File URIs, home and relative paths

Dear List,

The use of HTTP and other recognized URL schemes for resource
identification often overlaps with the use of files. For example, in the
specification of Python dependencies.

It is natural to desire to use URLs for all dependencies, even file
dependencies; but there are two areas where there are difficulties in
principle as well as in practice:

   -

   In the specification of vendored dependencies
   -

   In the specification of internally hosted dependencies

The former require a notion of relative paths; the latter, of home
directories.

RFC 1736 admonishes us (4.4) that “Locators can be readily distinguished
from naming and descriptive identifiers that may occupy the same name
space.”. The use of file: instead of file:// for local file URIs would seem
to compromise this requirement, since file:... is a valid file path,
whereas anything with // in it is not a file path (double slashes being
meaningless in paths).

RFC 1736 says (4.2) that “Locators have global scope.” and goes on to say:
“The probability of successful access using an Internet locator depends in
no way, modulo resource availability, on the geographical or Internet
location of the client.” In a similar vain, RFC 3986 says (1.1) that “URIs
have a global scope and are interpreted consistently regardless of context,
though the result of that interpretation may be in relation to the
end-user’s context.”.

It is the first principle that motivates encoding home and dot in file URLs
with a ://: that there should be a distinctive way, analogous with other
URLs, to specify file resources.
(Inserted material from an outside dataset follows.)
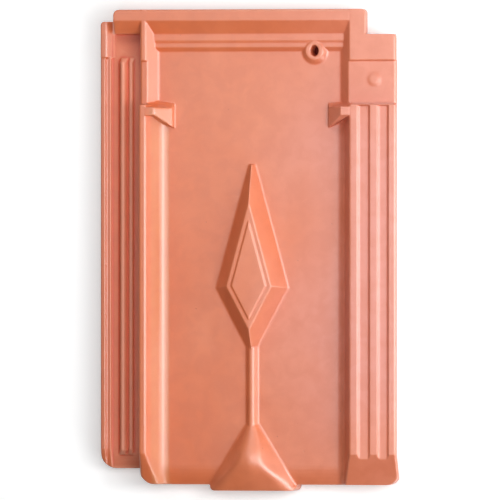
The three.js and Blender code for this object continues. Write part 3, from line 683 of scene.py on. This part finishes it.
@dataclass
class PressedTile:
    """The tile's body: the frame's solid with the soft edges that pressing and fettling leave."""

    weld: float = 0.001 * MM
    voxel: float = 0.5 * MM
    soften_steps: int = 3
    soften_share: float = 0.5
    eased_zones: tuple[EasedZone, ...] = (
        EasedZone(
            "roll_foot",
            across=Band(-86 * MM, -71 * MM, 4 * MM),
            along=Band(-220 * MM, 126 * MM, 4 * MM),
            bottom=14 * MM,
            bottom_fade=1 * MM,
            steps=70,
        ),
        EasedZone(
            "roll_tail",
            across=Band(-99 * MM, -72 * MM, 5 * MM),
            along=Band(-204 * MM, -176 * MM, 5 * MM),
            bottom=20 * MM,
            bottom_fade=1.25 * MM,
            steps=80,
        ),
        EasedZone(
            "nose",
            across=Band(-50 * MM, 54 * MM, 8 * MM),
            along=Band(-210 * MM, -155 * MM, 8 * MM),
            bottom=23.5 * MM,
            bottom_fade=2 * MM,
            steps=180,
        ),
        EasedZone(
            "button",
            across=Band(102 * MM, 122 * MM, 3 * MM),
            along=Band(140 * MM, 160 * MM, 3 * MM),
            bottom=20 * MM,
            bottom_fade=0.75 * MM,
            steps=50,
        ),
    )
    ease_levels: int = 10
    edge_blur_steps: int = 20
    edge_height: float = 0.22 * MM  # height over the blurred skin that marks an edge fully
    triangle_budget: int = 190_000
    edge_attribute: str = "worn_and_lit_edge"
    hollow_attribute: str = "hollow"
    clay: FiredClay = FiredClay()

    def build(self, source: bpy.types.Object) -> bpy.types.Object:
        """Makes the finished body from the frame's solid.

        Args:
            source: The frame's own object for the tile, which isn't changed.

        Returns:
            The new body.
        """
        body = self.merged_copy(source)
        self.remesh(body)
        points = self.skin(body, Skin.PLACE)
        upward = self.skin(body, Skin.DIRECTION).T[2] > 0
        for zone in self.eased_zones:
            self.ease(body, zone.name, zone.share(points, upward), zone.steps)
        self.mark_edges(body)
        self.thin(body)
        body.data.materials.clear()
        body.data.materials.append(self.clay.material(self.edge_attribute, self.hollow_attribute))
        return body

    def merged_copy(self, source: bpy.types.Object) -> bpy.types.Object:
        """Copies the solid and merges its loose triangles into one skin.

        Args:
            source: The frame's own object.

        Returns:
            The copy, alone selected and active.
        """
        body = bpy.data.objects.new("fired_tile", source.data.copy())
        bpy.context.scene.collection.objects.link(body)
        bpy.ops.object.select_all(action="DESELECT")
        body.select_set(True)
        bpy.context.view_layer.objects.active = body
        bpy.ops.object.mode_set(mode="EDIT")
        bpy.ops.mesh.select_all(action="SELECT")
        bpy.ops.mesh.remove_doubles(threshold=self.weld)
        bpy.ops.object.mode_set(mode="OBJECT")
        return body

    def remesh(self, body: bpy.types.Object) -> None:
        """Gives the body an even fine skin and rounds its edges.

        Args:
            body: The body, alone selected and active.
        """
        remesh = body.modifiers.new("even_skin", "REMESH")
        remesh.mode = "VOXEL"
        remesh.voxel_size = self.voxel
        remesh.use_smooth_shade = True
        bpy.ops.object.modifier_apply(modifier=remesh.name)
        soften = body.modifiers.new("soft_edges", "SMOOTH")
        soften.factor = self.soften_share
        soften.iterations = self.soften_steps
        bpy.ops.object.modifier_apply(modifier=soften.name)

    def skin(self, body: bpy.types.Object, what: Skin) -> np.ndarray:
        """Reads a vector of every point of the skin.

        Args:
            body: The body.
            what: Which vector.

        Returns:
            One row for each point.
        """
        values = np.empty(len(body.data.vertices) * 3, np.float32)
        body.data.vertices.foreach_get(what.value, values)
        return values.reshape(-1, 3).astype(float)

    def ease(self, body: bpy.types.Object, name: str, share: np.ndarray, steps: int) -> None:
        """Smooths a part of the skin.

        Args:
            body: The body, alone selected and active.
            name: Name of the part.
            share: How far each point takes part, from 0 to 1.
            steps: How often the part is smoothed.
        """
        group = body.vertex_groups.new(name=name)
        level = np.round(share * self.ease_levels)
        for step in range(1, self.ease_levels + 1):
            group.add(np.nonzero(level == step)[0].tolist(), step / self.ease_levels, "REPLACE")
        ease = body.modifiers.new("eased_part", "SMOOTH")
        ease.factor = self.soften_share
        ease.iterations = steps
        ease.vertex_group = name
        bpy.ops.object.modifier_apply(modifier=ease.name)
        body.vertex_groups.clear()

    def mark_edges(self, body: bpy.types.Object) -> None:
        """Stores how far each point stands out of its blurred surroundings or lies in them.

        Args:
            body: The body, which gets an attribute from 0 to 1 for each of the two.
        """
        mesh = body.data
        count = len(mesh.vertices)
        points = self.skin(body, Skin.PLACE)
        pairs = np.empty(len(mesh.edges) * 2, np.int32)
        mesh.edges.foreach_get("vertices", pairs)
        first, second = pairs.reshape(-1, 2).T
        ends = np.concatenate([first, second])
        others = np.concatenate([second, first])
        valence = np.bincount(ends, minlength=count)
        blurred = points.copy()
        for _ in range(self.edge_blur_steps):
            for axis in range(3):
                total = np.bincount(ends, weights=blurred[others, axis], minlength=count)
                blurred[:, axis] = total / valence
        height = ((points - blurred) * self.skin(body, Skin.DIRECTION)).sum(axis=1)
        for name, side in ((self.edge_attribute, 1), (self.hollow_attribute, -1)):
            mark = mesh.attributes.new(name, "FLOAT", "POINT")
            values = np.clip(side * height / self.edge_height, 0, 1)
            mark.data.foreach_set("value", values.astype(np.float32))

    def thin(self, body: bpy.types.Object) -> None:
        """Leaves large faces where the skin is flat.

        Args:
            body: The body, alone selected and active.
        """
        body.data.calc_loop_triangles()
        thin = body.modifiers.new("thin_flats", "DECIMATE")
        thin.ratio = min(1.0, self.triangle_budget / len(body.data.loop_triangles))
        bpy.ops.object.modifier_apply(modifier=thin.name)
        body.data.polygons.foreach_set("use_smooth", [True] * len(body.data.polygons))


# ---------------------------------------------------------------- studio and camera


@dataclass(frozen=True)
class Softbox:
    """A rectangular lamp that looks at the middle of the tile."""

    name: str
    place: tuple[float, float, float]  # from the middle of the tile
    width: float  # along the floor
    height: float
    power: float

    def build(self, target: Vector) -> bpy.types.Object:
        """Hangs the lamp.

        Args:
            target: The point that it looks at.

        Returns:
            The lamp.
        """
        offset = Vector(self.place)
        light = bpy.data.lights.new(self.name, "AREA")
        light.shape = "RECTANGLE"
        light.size = self.width
        light.size_y = self.height
        light.energy = self.power
        lamp = bpy.data.objects.new(self.name, light)
        lamp.location = target + offset
        lamp.rotation_euler = offset.to_track_quat("Z", "Y").to_euler()
        bpy.context.scene.collection.objects.link(lamp)
        return lamp


@dataclass
class Studio:
    """Pale floor, soft lamps and a faint even room light."""

    floor_half: float = 20.0
    floor_shade: float = 0.86
    floor_roughness: float = 0.9
    floor_gloss: float = 0.1
    floor_lift: float = 0.34  # glow that only the camera and reflections see
    # painted shade: a dark spot on the floor, seen down the nail hole
    hole_shade: Colour = (0.35, 0.07, 0.06)  # what shows down the nail hole
    hole_spot: float = 14 * MM  # radius of the dark spot under the nail hole
    shade_start: float = 20 * MM  # how far inside the tile's plan the glow starts to fade
    shade_full: float = 60 * MM  # how far inside it is gone
    room_light: float = 0.03
    lamps: tuple[Softbox, ...] = (
        Softbox("overhead", place=(0, 0, 1.2), width=0.21, height=0.5, power=1.75),
        Softbox("arc_high", place=(0.41, 0, 1.128), width=0.5, height=0.466, power=3.1),
        Softbox("arc_middle", place=(0.803, 0, 0.892), width=0.5, height=0.466, power=6.5),
        Softbox("arc_low", place=(1.079, 0, 0.526), width=0.5, height=0.466, power=1.6),
        Softbox("right_low", place=(1.182, 0, 0.208), width=0.5, height=0.21, power=2.1),
        Softbox("tail_right", place=(0.769, -0.769, 0.507), width=0.5, height=0.4, power=3.35),
        Softbox("head_right", place=(0.769, 0.769, 0.507), width=0.5, height=0.4, power=1.2),
        Softbox("head", place=(0, 0.919, 0.771), width=0.5, height=0.35, power=3.6),
        Softbox("head_left", place=(-0.359, 0.359, 1.088), width=0.5, height=0.4, power=1.0),
    )

    def build(self, low: Vector, high: Vector, hole: Vector) -> None:
        """Sets the floor, the lamps and the room.

        Args:
            low: Lowest corner of the tile's box.
            high: Highest corner of the tile's box.
            hole: Middle of the nail hole.
        """
        self.floor(low, high, hole)
        self.room()
        for lamp in self.lamps:
            lamp.build((low + high) / 2)
            LOG.info("lamp %s: %.1f W", lamp.name, lamp.power)

    def floor(self, low: Vector, high: Vector, hole: Vector) -> None:
        """Lays a wide pale floor that looks white, takes the tile's shadow and has a spot of painted shade
        under the nail hole.

        Args:
            low: Lowest corner of the tile's box.
            high: Highest corner of the tile's box.
            hole: Middle of the nail hole.
        """
        bpy.ops.mesh.primitive_plane_add(size=2 * self.floor_half)
        floor = bpy.context.object
        floor.name = "floor"
        paint = bpy.data.materials.new("floor_paint")
        paint.use_nodes = True
        nodes = paint.node_tree.nodes
        sheet = NodeSheet(paint.node_tree)
        shader = nodes["Principled BSDF"]
        shader.inputs["Roughness"].default_value = self.floor_roughness
        shader.inputs["Specular IOR Level"].default_value = self.floor_gloss
        shader.inputs["Emission Color"].default_value = (*WHITE, 1)
        path = sheet.add("ShaderNodeLightPath")
        seen = sheet.math(Sum.MAXIMUM, path.outputs["Is Camera Ray"], path.outputs["Is Glossy Ray"])
        lift = sheet.math(Sum.MULTIPLY, seen, self.floor_lift)
        axes = sheet.add("ShaderNodeSeparateXYZ")
        sheet.link(sheet.add("ShaderNodeTexCoord").outputs["Object"], axes.inputs["Vector"])
        spot = self.spot(sheet, axes.outputs, hole)
        open_floor = sheet.math(Sum.SUBTRACT, self.open_floor(sheet, axes.outputs, low, high), spot)
        lift = sheet.math(Sum.MAXIMUM, sheet.math(Sum.MULTIPLY, lift, open_floor), 0.0)
        sheet.link(lift, shader.inputs["Emission Strength"])
        sheet.link(sheet.tint((self.floor_shade,) * 3, self.hole_shade, spot), shader.inputs["Base Color"])
        floor.data.materials.append(paint)

    def open_floor(self, sheet: NodeSheet, axes: Sockets, low: Vector, high: Vector) -> NodeSocket:
        """Masks the floor that the tile doesn't cover.

        Args:
            sheet: The floor's material.
            axes: Sockets of the floor's X, Y and Z.
            low: Lowest corner of the tile's box.
            high: Highest corner of the tile's box.

        Returns:
            0 well inside the tile's plan and 1 outside it.
        """
        beyond = []
        for axis, label in enumerate("XY"):
            middle = (low[axis] + high[axis]) / 2
            reach = (high[axis] - low[axis]) / 2
            away = sheet.math(Sum.ABSOLUTE, sheet.math(Sum.SUBTRACT, axes[label], middle))
            beyond.append(sheet.ramp(away, reach - self.shade_full, reach - self.shade_start))
        return sheet.math(Sum.MAXIMUM, *beyond)

    def spot(self, sheet: NodeSheet, axes: Sockets, hole: Vector) -> NodeSocket:
        """Masks the floor that shows down the nail hole, where shade is painted.

        Args:
            sheet: The floor's material.
            axes: Sockets of the floor's X, Y and Z.
            hole: Middle of the nail hole.

        Returns:
            1 under the hole and 0 elsewhere.
        """
        squares = []
        for axis, label in enumerate("XY"):
            away = sheet.math(Sum.SUBTRACT, axes[label], hole[axis])
            squares.append(sheet.math(Sum.MULTIPLY, away, away))
        radius = sheet.math(Sum.ROOT, sheet.math(Sum.ADD, *squares))
        return sheet.math(Sum.BELOW, radius, self.hole_spot)

    def room(self) -> None:
        """Lights the room evenly and shows it white behind the floor."""
        world = bpy.data.worlds.new("room")
        world.use_nodes = True
        bpy.context.scene.world = world
        sheet = NodeSheet(world.node_tree)
        background = world.node_tree.nodes["Background"]
        path = sheet.add("ShaderNodeLightPath")
        strength = sheet.ramp(path.outputs["Is Camera Ray"], 0, 1, self.room_light, 1)
        sheet.link(strength, background.inputs["Strength"])
        background.inputs["Color"].default_value = (*WHITE, 1)


@dataclass
class LongLens:
    """A distant camera that looks down on the tile, tilted to its right."""

    tilt: float = 14.0
    distance: float = 13.0
    view_width: float = 436.15 * MM
    sensor: float = 36.0
    sight: float = 52.0  # how far away the camera still sees
    aim: Vector = Vector((0.05 * MM, 0, 22 * MM))

    def build(self) -> bpy.types.Object:
        """Sets the camera up.

        Returns:
            The camera.
        """
        tilt = math.radians(self.tilt)
        out = Vector((math.sin(tilt), 0, math.cos(tilt)))
        data = bpy.data.cameras.new("long_lens")
        data.sensor_width = self.sensor
        data.lens = self.sensor * self.distance / self.view_width
        data.clip_end = self.sight
        camera = bpy.data.objects.new("long_lens", data)
        camera.location = self.aim + out * self.distance
        camera.rotation_euler = (0, tilt, 0)
        bpy.context.scene.collection.objects.link(camera)
        bpy.context.scene.camera = camera
        return camera


def hole_middle(record: dict) -> Vector:
    """Finds the middle of the nail hole among the record's openings.

    Args:
        record: The frame's record.

    Returns:
        The middle.
    """
    openings = record["physics"]["openings"]
    low, high = next(opening["box_m"] for opening in openings if opening["name"] == HOLE_NAME)
    return (Vector(low) + Vector(high)) / 2


def main() -> None:
    """Builds the tile's looks, the studio and the camera."""
    logging.basicConfig(level=logging.INFO, format="%(name)s: %(message)s")
    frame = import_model()
    body = PressedTile().build(frame["nodes"][TILE_NODE])
    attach(body, TILE_BODY)
    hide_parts(TILE_NODE)
    LOG.info("%s: %d faces", body.name, len(body.data.polygons))
    low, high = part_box(TILE_NODE)
    Studio().build(low, high, hole_middle(frame["record"]))
    LongLens().build()
    bpy.context.scene.view_settings.view_transform = "Standard"


if __name__ == "__main__":
    main()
The second principle is what guides us in
considering (a) whether such URLs are allowable and (b) how they should be
understood.

The interpretation of file://server/code/main must be: /code/main on the
server server. But in practice one is apt to want: ~/code/main on the
server server, due both to shared hosting realities and privilege
separation. Every user has a home (on Windows, Linux, Mac, Android, iOS…),
so ~ can always be interpreted, although it is clear that “…the result of
that interpretation may be in relation to the end-user’s context.”. The
interpretation of ~ in the local URL file:///~ is similar to any
interpretation for remote servers. The use of local file URLs with ~ allows
us to identify and recover configuration (for example). This seems like an
easy addition to any follow on of RFC 1738: to adopt ~ to mean home would
not impose alien concepts on implementations or conflict with existing URI
concepts.

With regards to . and ..: the generic URI syntax describes how . and .. are
to be interpreted and offers an algorithm. RFC 3986 goes on to say (5.2)
that “Applications may implement relative reference resolution by using
some other algorithm, provided that the results match what would be given
by this one.” This algorithm results in an interpretation that can not be
bent to the purpose of specifying local file references. The URL
file:///./a/b must be treated identically to file:///a/b and that is just
/a/b/. I am not sure what to do about this one. Even URI templates would
take what is formerly succinct and natural — . — and transform it to
something both strange to the eye and apt to confuse the shell, Mustache
templates, &c.

The principle that “Locators have global scope.” would seem to suggest we
should think no more about . and ..; however, vendored dependencies would
in practice have a meaningful interpretation globally since they are
shipped in the archive. Local directory resolution would seem to be
compatible with the spirit of URIs in the same way as localhost (or indeed
DNS names in general).

That neither of these use cases — very common in practice — is provided for
by the file:// scheme has been a source of amusement and frustration
throughout my many years of writing tools for automated deployment and
system management. It is my sincere hope that the file URI scheme evolves a
mechanism to handle these cases while retaining syntactic uniformity. To
implement tools that ignore or extend the specification is, while not
unheard of, not really right. It is best to find and stick to a standard if
it is at all serviceable.

Kind Regards,

Jason Dusek
​

Received on Tuesday, 7 June 2016 23:40:20 UTC